Oral Themed Presentation
Discussant: Cailyn Rood
Extracorporeal membrane oxygenation (ECMO) is a complex, high-risk therapy used to support children with life-threatening cardiac or respiratory failure that is refractory to conventional therapy. Placement on ECMO (cannulation) often occurs under significant time pressure in an unstable patient or even during cardiopulmonary resuscitation, known as ECPR. ECMO teams are unique multi-disciplinary teams in that they are made up of three micro-teams—the Intensive Care Unit (ICU) resuscitation team, the surgical team, and the perfusionist team—that perform separate but highly-related tasks. While the ICU team performs CPR and resuscitation, the surgical team prepares the surgical field and cannulates to ECMO, and the perfusionist team prepares the ECMO circuit. Each of these teams’ tasks is critical, and fully dependent upon the others. We theorize that members of an individual micro-team often use the same language codification, and therefore have fewer errors in communication. However, communication across the three teams is imperative given the interdependent nature of their tasks. Inadequate communication may delay critical interventions.

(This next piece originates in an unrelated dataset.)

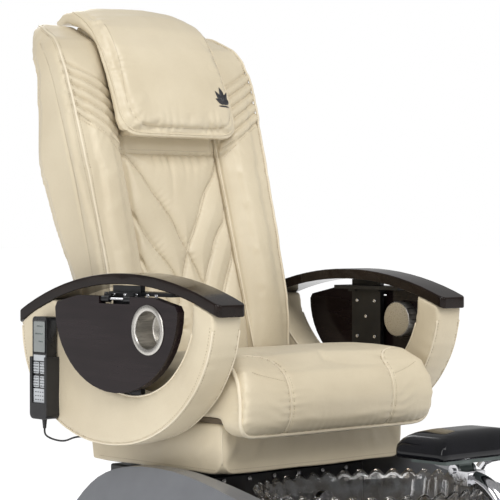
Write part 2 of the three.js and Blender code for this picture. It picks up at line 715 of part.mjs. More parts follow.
const rodBore = () => rod('x', -hingePlateX - 4, hingePlateX + 4, 0, 0, reclineRodRadius + gap, 24);

function makeBack(back) {
  const profile = outline([...backRear, ...backFront]);
  for (const [name, side] of sides) {
    const w = backHalfWidth;
    const section = outline([
      [bolsterInnerX, 20], [w - 14, 20], [w - 12, 300], [w, 640], [w, 750], [w - 14, 812], [w - 50, 836],
      [bolsterInnerX, 836],
    ].map(([x, z]) => [side * x, z]));
    const [x0, x1] = span(side, bolsterInnerX, w);
    node(back, 'back_bolster_' + name, common(alongX(profile, x0, x1), alongY(section, -120, 100)), leather());
  }
  const pad = outline([
    [-26, 40], [-26, 660], [-18, 720], [2, 790], [16, 812], [10, 826], [-26, 792], [-46, 745], [-58, 680],
    [-62, 560], [-62, 120], [-52, 56], [-44, 40],
  ]);
  node(back, 'back_center_pad', alongX(pad, -padHalfWidth, padHalfWidth), leather());
  const coverOut = backRear.map(([d, h]) => [d + 6, h]);
  const coverIn = backRear.map(([d, h]) => [d + 1, h]);
  const cover = outline([...coverIn.slice(0, -2), ...coverOut.slice(0, -2).reverse()]);
  node(back, 'back_cover', alongX(cover, -backHalfWidth + coverSetIn, backHalfWidth - coverSetIn), blackPlastic());
  const parts = [
    cut(block(-hingePlateX + 2, hingePlateX - 2, -16, 16, -15, 15), rodBore()),
    block(-channelOuterX, channelOuterX, -channelDepth, channelDepth - 2, channelTopH - 22, channelTopH),
    block(-channelOuterX, channelOuterX, -channelDepth, 4, 60, 84),
    cut(block(-8, 8, -leverHalf, leverHalf, -66, -8), rodBore()),
  ];
  for (const [, side] of sides) {
    const [x0, x1] = span(side, channelOuterX - channelWidth, channelOuterX);
    parts.push(cut(block(x0, x1, -channelDepth, channelDepth - 2, -14, channelTopH), rodBore()));
  }
  node(back, 'back_frame', join(...parts), blackSteel());
}

function makeMassage(carriage, armGroups) {
  const h = carriageCentreH;
  const half = channelOuterX - channelWidth - 6;
  const posts = sides.map(([, s]) => rod('y', 5, 14, s * 46, h, 7, 16));
  const body = join(block(-half, half, 12, 42, h - 35, h + 35), ...posts);
  node(carriage, 'massage_carriage', body, blackPlastic());
  for (const [name, side] of sides) {
    const x = side * 46;
    const balls = [-1, 1].map((s) => new THREE.SphereGeometry(15, 10, 7).translate(x, -8, h + s * 36));
    const link = block(x - 8, x + 8, -6, 5 - gap, h - 36, h + 36);
    node(armGroups[name], 'massage_arm_' + name, join(link, ...balls), blackPlastic());
  }
}

function makePillow(pillow) {
  const shell = outline([
    [-97, 548], [-118, 536], [-118, 600], [-108, 664], [-96, 730], [-76, 782], [-46, 826], [-12, 856],
    [16, 864], [40, 858], [46, 844], [26, 840], [4, 836], [-38, 800], [-68, 772], [-82, 742], [-93, 680], [-98, 600],
  ]);
  const filling = outline([[-66, 552], [-97, 545], [-99, 640], [-92, 690], [-74, 762], [-62, 756], [-64, 690]]);
  node(pillow, 'head_pillow', join(
    alongX(shell, -pillowHalfWidth, pillowHalfWidth),
    alongX(filling, -padHalfWidth + 6, padHalfWidth - 6),
  ), leather());
}

// ---------------------------------------------------------------- hand remote, on the right arm
const remoteBackX = -(armHalfWidth + gap + holsterWall + 1.5);
const remoteFrontX = remoteBackX - remoteThick;
const keyPlaces = [['recline', 11, 641], ['upright', -11, 641], ['forward', 11, 612], ['massage', -11, 612]];

function makeHolster(seat) {
  const backX = -(armHalfWidth + gap);
  const frontX = remoteFrontX - 1.5 - holsterWall;
  const half = remoteHalfWidth + 1.5 + holsterWall;
  const outer = common(
    block(frontX, backX, remoteY - half, remoteY + half, holsterBottomZ, holsterTopZ),
    alongX(roundedRect(remoteY - half, remoteY + half, holsterBottomZ, holsterTopZ + 20, 12), frontX, backX),
  );
  const inner = half - holsterWall;
  const pocket = block(frontX + holsterWall, backX - holsterWall, remoteY - inner, remoteY + inner,
    holsterBottomZ + holsterWall * 2, holsterTopZ + 1);
  const window = block(frontX - 1, frontX + holsterWall + 1, remoteY - inner + 5, remoteY + inner - 5,
    holsterBottomZ + 34, holsterTopZ + 1);
  const cordX = (remoteBackX + remoteFrontX) / 2;
  const outlet = rod('z', holsterBottomZ - 1, holsterBottomZ + 10, cordX, remoteY, 9, 20);
  node(seat, 'remote_holster', cut(outer, pocket, window, outlet), blackPlastic());
}

function makeRemote(remote, keyGroups) {
  const shape = roundedRect(remoteY - remoteHalfWidth, remoteY + remoteHalfWidth, remoteBottomZ, remoteTopZ, 9);
  const pocket = (dy, z) => block(remoteFrontX - 1, remoteFrontX + 3, remoteY + dy - 9.4, remoteY + dy + 9.4,
    z - 12.4, z + 12.4);
  const shell = alongX(shape, remoteFrontX, remoteBackX);
  node(remote, 'remote_case', cut(shell, ...keyPlaces.map(([, dy, z]) => pocket(dy, z))), blackPlastic());
  const screen = alongX(roundedRect(remoteY - 19, remoteY + 19, remoteTopZ - 74, remoteTopZ - 10, 3),
    remoteFrontX - 1.2, remoteFrontX - gap);
  node(remote, 'remote_screen', screen, finish(0x808486, 0.2));
  for (const [key, dy, z] of keyPlaces) {
    const cap = alongX(roundedRect(remoteY + dy - 9, remoteY + dy + 9, z - 12, z + 12, 3),
      remoteFrontX - 1, remoteFrontX + 1.2);
    node(keyGroups[key], 'key_' + key, cap, finish(0xafb2b6, 0.4));
  }
  const cordX = (remoteBackX + remoteFrontX) / 2;
  const relief = ringAround([
    [0, 514], [3.4, 514], [6.5, 543], [6.5, remoteBottomZ - gap], [0, remoteBottomZ - gap],
  ], 16).translate(cordX, remoteY, 0);
  node(remote, 'strain_relief', geometryOf(solid(relief)), blackPlastic());
}

const cordRoute = [
  [-373.8, 190, 513.7], [-373.8, 190, 508], [-373.7, 188.5, 503], [-373.2, 184.5, 499], [-372, 178, 496],
  [-370, 169, 493.3], [-367.5, 158, 491.3], [-364.5, 147, 490.4], [-361, 138, 491], [-357.5, 130.5, 493.2],
  [-353.5, 124.5, 496.3], [-348, 119.5, 498.6], [-340, 115, 499.6], [-329, 110.5, 499.6], [-316, 106, 499],
  [-301, 101.5, 498], [-286, 98, 497], [-277, 96.6, 496.6], [-268.6, 96, 496.5],
];
const grommetY = 96;
const grommetZ = 496.5;

function makeCord(seat) {
  node(seat, 'remote_cord', tube(cordRoute, cordRadius, 32, 8), blackPlastic());
  const x = -(skirtHalfWidth + gap);
  const hole = rod('x', x - 9, x - 5, grommetY, grommetZ, 3, 16);
  const grommet = cut(rod('x', x - 8, x, grommetY, grommetZ, 9, 20), hole);
  node(seat, 'cord_grommet', grommet, blackPlastic());
}

// ---------------------------------------------------------------- assembly
const chair = new THREE.Group();
const groupAt = (parent, x = 0, y = 0, z = 0) => {
  const g = new THREE.Group();
  g.position.set(x, y, z);
  parent.add(g);
  return g;
};
const base = groupAt(chair);
makeBase(base);
makeBowl(base, groupAt(base));
makeSpout(base, groupAt(base));
const footPost = groupAt(base);
makeFootrest(base, footPost, groupAt(base), groupAt(footPost));

const seat = groupAt(base);
makeSeatFrame(seat);
makeSkirt(seat);
makeCushion(seat);
makeActuator(seat, groupAt(seat));
makeArms(seat);
for (const [name, side] of sides) makeTray(side, name, groupAt(seat));
makeHolster(seat);
const keyGroups = {};
const remote = groupAt(seat);
for (const [key] of keyPlaces) keyGroups[key] = groupAt(remote);
makeRemote(remote, keyGroups);
makeCord(seat);

const back = groupAt(seat, 0, pivotY, pivotZ);
back.rotation.x = -rad(backLean);
makeBack(back);
const carriage = groupAt(back);
makeMassage(carriage, { left: groupAt(carriage), right: groupAt(carriage) });
makePillow(groupAt(back));

export default chair;
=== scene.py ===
import json
import math

import bmesh
import bpy
import numpy as np
from mathutils import Matrix, Vector
from mathutils.bvhtree import BVHTree

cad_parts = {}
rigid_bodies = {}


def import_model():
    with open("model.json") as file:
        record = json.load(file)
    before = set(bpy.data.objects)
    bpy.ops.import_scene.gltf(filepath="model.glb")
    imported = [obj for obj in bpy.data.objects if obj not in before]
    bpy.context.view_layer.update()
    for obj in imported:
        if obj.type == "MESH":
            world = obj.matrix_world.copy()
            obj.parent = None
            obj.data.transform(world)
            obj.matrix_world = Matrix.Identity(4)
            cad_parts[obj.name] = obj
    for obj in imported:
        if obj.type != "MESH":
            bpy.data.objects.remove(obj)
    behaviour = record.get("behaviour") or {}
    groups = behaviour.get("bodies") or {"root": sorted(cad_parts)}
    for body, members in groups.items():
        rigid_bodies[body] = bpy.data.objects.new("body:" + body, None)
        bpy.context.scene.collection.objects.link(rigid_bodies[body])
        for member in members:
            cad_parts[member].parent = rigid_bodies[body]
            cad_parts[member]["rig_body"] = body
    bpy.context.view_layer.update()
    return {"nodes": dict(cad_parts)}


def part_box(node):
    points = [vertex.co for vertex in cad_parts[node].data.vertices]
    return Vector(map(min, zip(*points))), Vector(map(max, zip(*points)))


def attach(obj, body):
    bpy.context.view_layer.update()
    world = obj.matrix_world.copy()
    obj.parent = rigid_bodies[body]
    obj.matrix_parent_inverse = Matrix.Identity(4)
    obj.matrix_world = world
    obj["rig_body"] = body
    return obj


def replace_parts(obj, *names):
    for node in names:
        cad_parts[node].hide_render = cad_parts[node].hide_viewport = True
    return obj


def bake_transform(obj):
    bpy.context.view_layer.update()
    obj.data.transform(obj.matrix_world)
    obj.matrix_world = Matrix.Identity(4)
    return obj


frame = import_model()

# The looks of a pedicure spa chair: leather covers, lacquered arm caps and trays, a hand remote,
# a glass foot bowl and a footrest. Metres, +Z up, the sitter faces -Y, the sitter's right is -X.
NODES = frame["nodes"]
scene = bpy.context.scene
MM = 0.001
ROD = np.array([0.0, 0.150, 0.590])
LEAN = math.radians(16)
REARWARD = np.array([0.0, math.cos(LEAN), -math.sin(LEAN)])
UPWARD = np.array([0.0, math.sin(LEAN), math.cos(LEAN)])
SIDES = (("right", -1), ("left", 1))


# ---------------------------------------------------------------- camera
def make_camera():
    data = bpy.data.cameras.new("camera")
    data.sensor_width = 36.0
    data.lens = 147.6
    camera = bpy.data.objects.new("camera", data)
    camera.location = (-2.9495, -3.2565, 0.9409)
    camera.rotation_euler = (math.radians(89.2734), 0.0, math.radians(-42.5))
    scene.collection.objects.link(camera)
    scene.camera = camera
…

Research Question/Proposed Approach:
Our overarching goal is to study communication patterns during ECPR events and ECMO emergencies. We hypothesize that: 1) certain communication strategies, such as the use of directed communication, are more likely to lead to “closed-loop” communication and a clinical intervention as requested; and 2) miscommunication/indirect communication among ECMO micro-teams will lead to adverse patient safety outcomes. We currently do not have the ability to video record emergencies live, but simulated ECPR events involving the full native team provide an opportunity to study these communication patterns and look for correlation with performance of key clinical interventions. We will review archived videos of simulation events to code all communications. The coding structure will include elements such as: 1) if communication is directed to a specific individual; 2) the role of the speaker; 3) if there is verbal acknowledgement of the statement/command; and 4) if there is an action in response to the communication.
Conundrum/ Difficulty Encountered:
Pauses in CPR are often required during ECPR events to facilitate ECMO cannulation, but prolonged pauses reduce the chances of recovery or positive neurologic outcome. Surgeons typically ask for CPR to be held, but may not request resumption of compressions, requiring prompts by other team members. Thus, duration of CPR pauses may be one clinical performance metric that is impacted by how communication occurs. We are challenged to identify other concrete clinical performance metrics.
Questions for discussion:
1) What additional performance metrics can be evaluated for correlation with communication patterns?
2) How can data be used to identify areas for improvement that can be integrated into future simulation curricula?